§ **STATED EXERCISE**
Reproduce the material that follows, please, but only from its first line to the line containing "MIDDLE_PLACES = (-150", inclusive.

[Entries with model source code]
:::

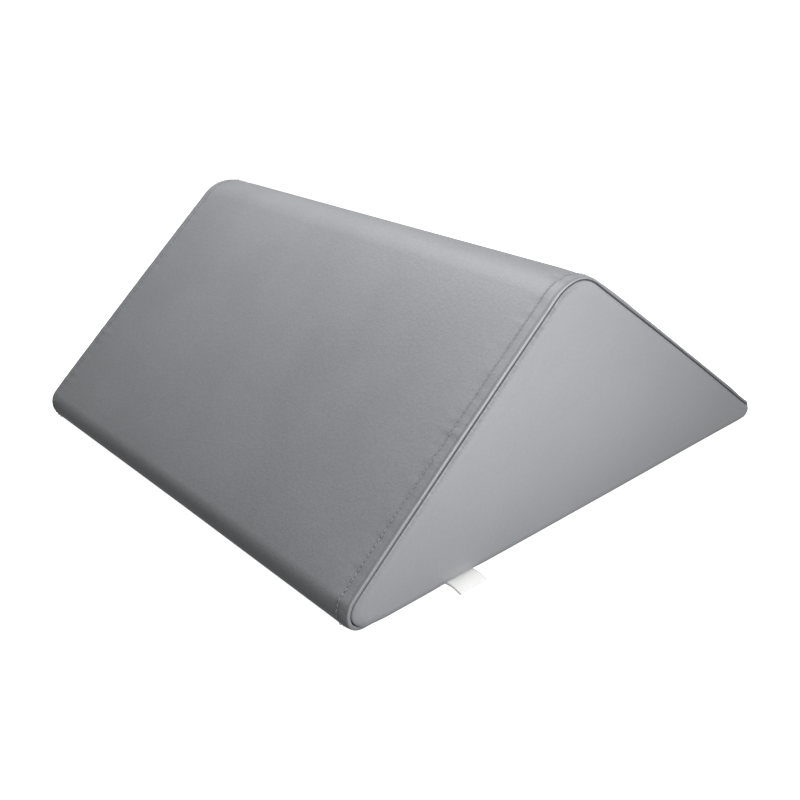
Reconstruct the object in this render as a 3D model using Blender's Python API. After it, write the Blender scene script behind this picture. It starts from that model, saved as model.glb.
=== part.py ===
"""Triangle bolster: a foam wedge cushion in a sewn leather-look cover.

One wrap panel runs round both slants and the base. It is folded in at each end, topstitched
beside the fold, and closed by a crowned triangular end panel. A folded tag is sewn into the
near end's bottom seam. The length runs along X, with the tagged end at +X. The cushion
rests on Z = 0, and its origin is the middle of its base.
"""

import math
from collections import namedtuple

import bmesh
import bpy

MM = 0.001

# Overall form: a triangle of sharp corners, which are then rounded
SEAM_LENGTH = 500 * MM
SHARP_WIDTH = 527 * MM
SHARP_HEIGHT = 213.8 * MM
APEX_RADIUS = 41.3 * MM
FRONT_RADIUS = 16.7 * MM
BACK_RADIUS = 10.2 * MM
# Inside a panel the corners widen again by this share of the inset, so its crown has no creases
CORNER_WIDENING = 0.4
SLANT_CROWN = 1.0 * MM

# Sewn pieces
PANEL_THICKNESS = 2 * MM
PANEL_CROWN = 5.8 * MM
CLEARANCE = 0.3 * MM
TAG_WIDTH = 26.5 * MM
TAG_MIDDLE_Y = -130.6 * MM
TAG_LAYER = 0.5 * MM
TAG_LAYER_GAP = 0.3 * MM

# How finely the outline is divided
APEX_STEPS = 11
FRONT_STEPS = 10
BACK_STEPS = 8
SLANT_STEPS = 7
BASE_STEPS = 5
TAG_FOLD_STEPS = 6

# Plain lengthwise sections between the two stitched ends
MIDDLE_PLACES = (-150 * MM, -50 * MM, 50 * MM, 150 * MM)

# A row of an end's profile: its run from the seam plane along the length, outwards positive,
# and its inset from the outline, both on a slant and on the base, in millimetres. Along the
# base the cushion's weight rolls the seam under, so its columns differ.
Row = namedtuple("Row", "place slant_run slant_inset base_run base_inset")

WRAP_END = (
    Row("plain wrap", -24.0, 0.00, -24.0, 0.00),
    Row("run into the stitching", -16.5, 0.10, -16.5, 0.00),
    Row("stitching, inner lip", -14.2, 0.35, -14.2, 0.10),
    Row("stitching, valley", -13.0, 0.85, -13.0, 0.50),
    Row("stitching, outer lip", -11.8, 0.30, -11.8, 0.10),
    Row("folded band", -8.0, 0.00, -8.0, 0.00),
    Row("band edge", -4.0, 0.30, -5.5, 0.10),
    Row("fold, outer turn", -1.6, 1.20, -3.9, 0.50),
    Row("fold, rim", -0.3, 2.40, -3.2, 0.90),
    Row("fold, inner turn", -0.1, 3.40, -3.1, 1.60),
    Row("groove wall", -0.9, 4.10, -3.6, 2.00),
)

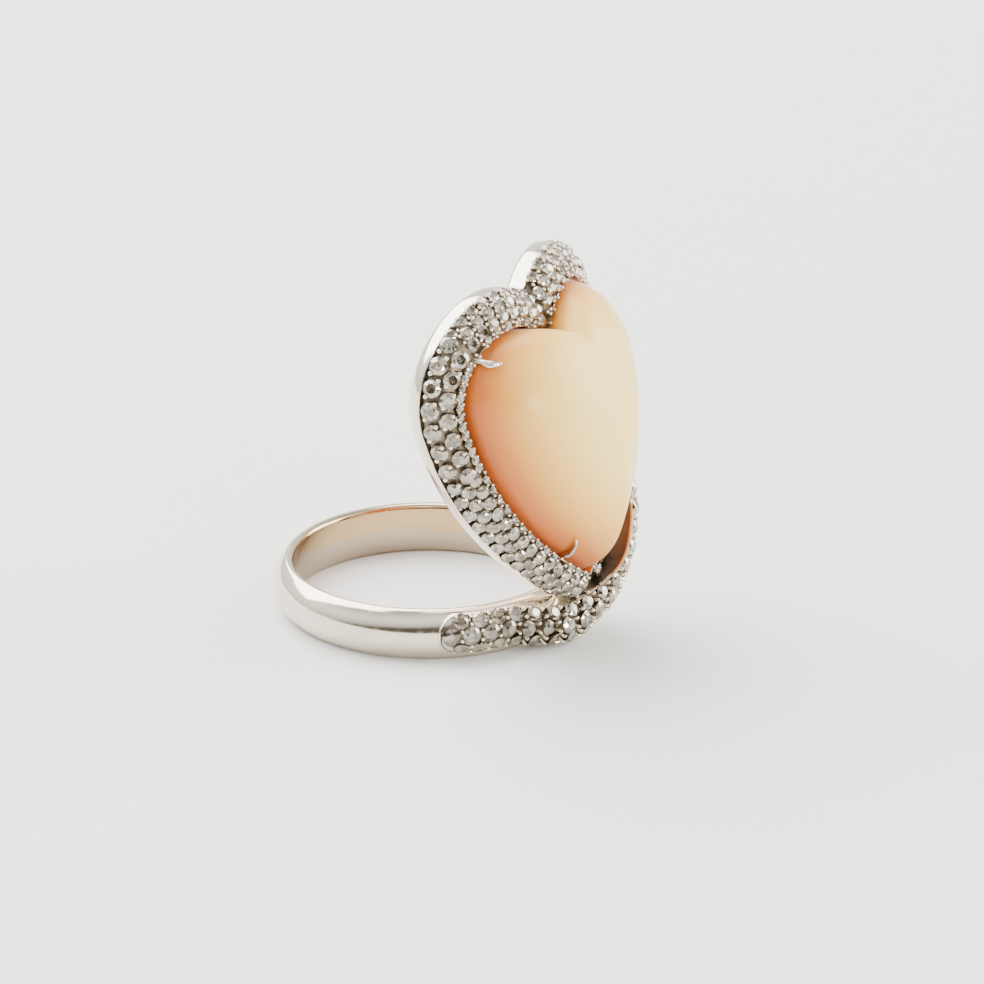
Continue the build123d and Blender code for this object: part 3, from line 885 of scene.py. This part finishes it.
def pave():
    for name, maker, node in (("heart", limb_pave, "heart_pave"), ("ribbon", ribbon_pave, "ribbon_pave")):
        stones, beads = [], []
        maker(stones, beads)
        verts, faces = [], []
        for k, (origin, facing, running, radius) in enumerate(stones):
            tilt = running * (STONE_TILT * sin(k * 2.4)) + facing.cross(running) * (STONE_TILT * cos(k * 3.7))
            normal = (facing + tilt).normalized()
            add_brilliant(verts, faces, origin - facing * STONE_SINK, normal, running, radius, k * 0.7)
        piece = make_object(name + "_brilliants", verts, faces, diamond, sharp=-1.0)
        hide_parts(node)
        verts, faces = [], []
        for origin, facing, running, radius in beads:
            add_bead(verts, faces, origin + facing * BEAD_PROUD, facing, running, radius, BEAD_POST)
        grains = make_object(name + "_beads", verts, faces, bead_gold, sharp=60.0)
        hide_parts("setting")
        print(name, len(stones), "stones", len(beads), "beads")


for piece in (band(), frame_metal(), frame_bed(), ribbon_metal(), ribbon_bed(), ribbon_shade_sheet(), claws()):
    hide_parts("setting")
stone = heart_stone()
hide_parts("heart_stone")
pave()


# ---- Stage, light and camera --------------------------------------------------------
def floor():
    material, nodes, links, shader = new_material("pale_table")
    coords = nodes.new("ShaderNodeTexCoord")
    cloud = noise(nodes, links, coords, 14.0)
    tint = ramp(nodes, links, cloud.outputs["Fac"], (
        (0.3, (0.79, 0.80, 0.785)), (0.7, (0.815, 0.82, 0.80))))
    links.new(tint.outputs["Color"], shader.inputs["Base Color"])
    shader.inputs["Roughness"].default_value = 0.55
    mesh = bpy.data.meshes.new("floor")
    size, steps = 1.5, 12
    work = bmesh.new()
    bmesh.ops.create_grid(work, x_segments=steps, y_segments=steps, size=size)
    work.to_mesh(mesh)
    work.free()
    mesh.materials.append(material)
    piece = bpy.data.objects.new("floor", mesh)
    bpy.context.scene.collection.objects.link(piece)


def area_light(name, place, target, size, power, colour):
    data = bpy.data.lights.new(name, "AREA")
    data.shape = "RECTANGLE"
    data.size, data.size_y = size
    data.energy = power
    data.color = colour
    lamp = bpy.data.objects.new(name, data)
    lamp.location = place
    lamp.rotation_euler = (Vector(target) - Vector(place)).to_track_quat("-Z", "Y").to_euler()
    bpy.context.scene.collection.objects.link(lamp)


def world():
    made = bpy.data.worlds.new("studio")
    made.use_nodes = True
    nodes, links = made.node_tree.nodes, made.node_tree.links
    background = nodes["Background"]
    coords = nodes.new("ShaderNodeTexCoord")
    # Height of a direction, more on the left of the room and less on the right
    height = nodes.new("ShaderNodeVectorMath")
    height.operation = "DOT_PRODUCT"
    height.inputs[1].default_value = (-0.30, 0.15, 1.0)
    links.new(coords.outputs["Generated"], height.inputs[0])
    shade = ramp(nodes, links, height.outputs["Value"], (
        (0.0, (0.10, 0.09, 0.08)),
        (0.06, (0.17, 0.155, 0.14)),
        (0.17, (0.72, 0.70, 0.67)),
        (0.45, (1.18, 1.17, 1.15)),
        (0.62, (1.20, 1.20, 1.19)),
        (0.92, (0.50, 0.50, 0.50)),
    ))
    links.new(shade.outputs["Color"], background.inputs["Color"])
    background.inputs["Strength"].default_value = 1.6
    bpy.context.scene.world = made


AZIMUTH, ELEVATION, DISTANCE = radians(31.0), radians(22.88), 330.0
LENS, SENSOR = 188.1, 36.0
AIM_RIGHT, AIM_UP = 4.14, 7.06


def camera():
    level = Vector((sin(AZIMUTH), -cos(AZIMUTH), 0))
    right = Vector((cos(AZIMUTH), sin(AZIMUTH), 0))
    back = level * cos(ELEVATION) + Vector((0, 0, sin(ELEVATION)))
    upward = Vector((0, 0, cos(ELEVATION))) - level * sin(ELEVATION)
    data = bpy.data.cameras.new("camera")
    data.lens, data.sensor_width = LENS, SENSOR
    data.clip_start, data.clip_end = 0.01, 10.0
    lens = bpy.data.objects.new("camera", data)
    lens.location = back * DISTANCE * MM
    aim = (right * AIM_RIGHT + upward * AIM_UP) * MM
    lens.rotation_euler = (aim - lens.location).to_track_quat("-Z", "Y").to_euler()
    bpy.context.scene.collection.objects.link(lens)
    bpy.context.scene.camera = lens


floor()
world()
area_light("window", (-0.45, 0.10, 0.60), (0, 0, 0.01), (0.9, 0.9), 24.0, (1.0, 0.985, 0.96))
area_light("side", (0.50, 0.45, 0.22), (0, 0, 0.01), (0.5, 0.5), 8.0, (1.0, 1.0, 0.98))
area_light("front", (0.57, -0.22, 0.075), (0.012, -0.004, 0.015), (0.09, 0.14), 2.0, (1.0, 0.98, 0.94))
camera()
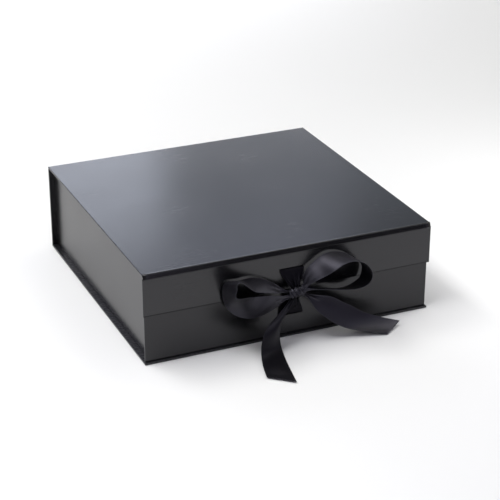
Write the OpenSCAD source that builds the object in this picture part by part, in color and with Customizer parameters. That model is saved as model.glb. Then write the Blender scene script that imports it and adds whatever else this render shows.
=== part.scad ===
// Square rigid gift box with a hinged lid, a magnetic front flap and a
// pre-tied ribbon bow. Millimetres, +Z up. Origin: underside of the base,
// under the middle of the lid. The flap faces -Y, the spine faces +Y.

/* [Box] */
// Outer width of lid, base and flap
box_w = 300; // [260:1:340]
// Outer depth, spine face to flap face
box_d = 290; // [260:1:330]
// Outer height, table to lid face
box_h = 92.6; // [84:0.2:98]
// Distance the side walls stand in from the box edge
wall_inset = 6.2; // [4:0.2:10]

/* [Board and paper] */
// Thickness of the base with its paper, seen as a band under the front wall
base_t = 2.2; // [2:0.1:4]
// Greyboard thickness
board_t = 1.5; // [1.5:0.1:2]
// Covering paper thickness
paper_t = 0.25; // [0.2:0.05:0.35]
// Radius of the paper over a board edge
edge_r = 0.6; // [0.3:0.1:0.8]
// Width of the folded-in paper margin on the lid
turn_in = 12; // [8:1:20]

/* [Flap] */
// Height of the front flap
flap_h = 38.4; // [34:0.2:44]
// Gap between lid underside and flap, crossed by the paper hinge
groove = 2; // [1.6:0.1:2.6]
// Height of the upper ribbon slot above the table
slot_top_z = 72.4; // [70:0.1:76]
// Height of the lower ribbon slot above the table
slot_low_z = 23; // [18:0.1:25]
// Length of each ribbon slot
slot_w = 26; // [26:0.5:30]
// Height of each ribbon slot
slot_h = 2.2; // [1:0.1:2.4]

/* [Closure] */
// Distance of each magnet from the middle
magnet_x = 75; // [40:1:110]
// Height of the magnets above the table
magnet_z = 60; // [56:1:64]
// Magnet diameter
magnet_d = 12; // [8:1:14]

/* [Ribbon] */
// Width of the satin ribbon
ribbon_w = 25; // [24:0.5:25.5]
// Thickness of the ribbon bands
ribbon_t = 0.6; // [0.4:0.1:0.8]
// Diameter of the knot
knot_d = 9.6; // [8:0.2:10]
// Length of the knot
knot_l = 15; // [12:0.5:15.5]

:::

§ **TASK OUTPUT**
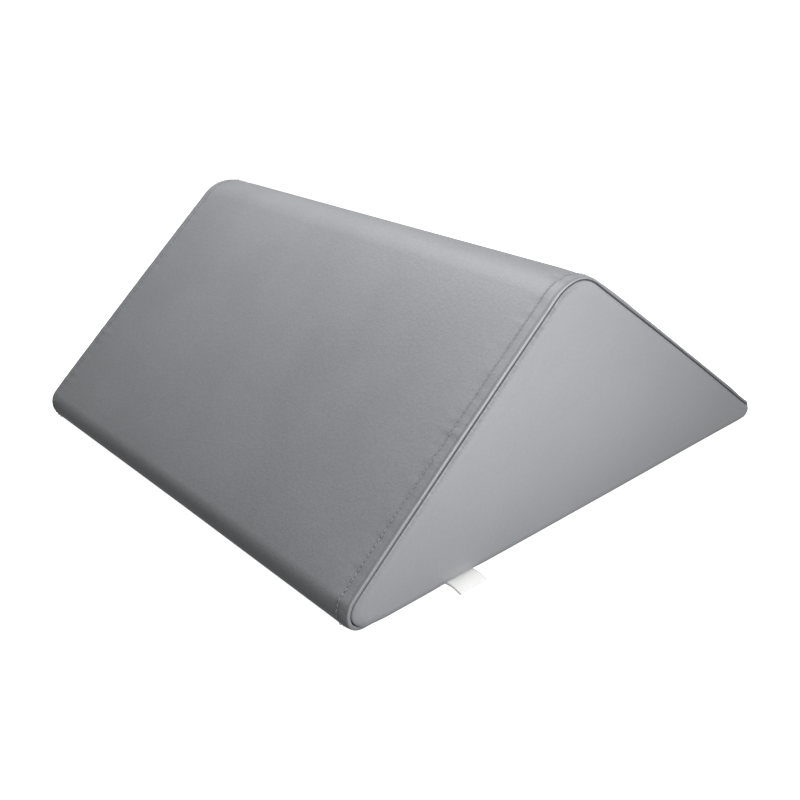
Reconstruct the object in this render as a 3D model using Blender's Python API. After it, write the Blender scene script behind this picture. It starts from that model, saved as model.glb.
=== part.py ===
"""Triangle bolster: a foam wedge cushion in a sewn leather-look cover.

One wrap panel runs round both slants and the base. It is folded in at each end, topstitched
beside the fold, and closed by a crowned triangular end panel. A folded tag is sewn into the
near end's bottom seam. The length runs along X, with the tagged end at +X. The cushion
rests on Z = 0, and its origin is the middle of its base.
"""

import math
from collections import namedtuple

import bmesh
import bpy

MM = 0.001

# Overall form: a triangle of sharp corners, which are then rounded
SEAM_LENGTH = 500 * MM
SHARP_WIDTH = 527 * MM
SHARP_HEIGHT = 213.8 * MM
APEX_RADIUS = 41.3 * MM
FRONT_RADIUS = 16.7 * MM
BACK_RADIUS = 10.2 * MM
# Inside a panel the corners widen again by this share of the inset, so its crown has no creases
CORNER_WIDENING = 0.4
SLANT_CROWN = 1.0 * MM

# Sewn pieces
PANEL_THICKNESS = 2 * MM
PANEL_CROWN = 5.8 * MM
CLEARANCE = 0.3 * MM
TAG_WIDTH = 26.5 * MM
TAG_MIDDLE_Y = -130.6 * MM
TAG_LAYER = 0.5 * MM
TAG_LAYER_GAP = 0.3 * MM

# How finely the outline is divided
APEX_STEPS = 11
FRONT_STEPS = 10
BACK_STEPS = 8
SLANT_STEPS = 7
BASE_STEPS = 5
TAG_FOLD_STEPS = 6

# Plain lengthwise sections between the two stitched ends
MIDDLE_PLACES = (-150 * MM, -50 * MM, 50 * MM, 150 * MM)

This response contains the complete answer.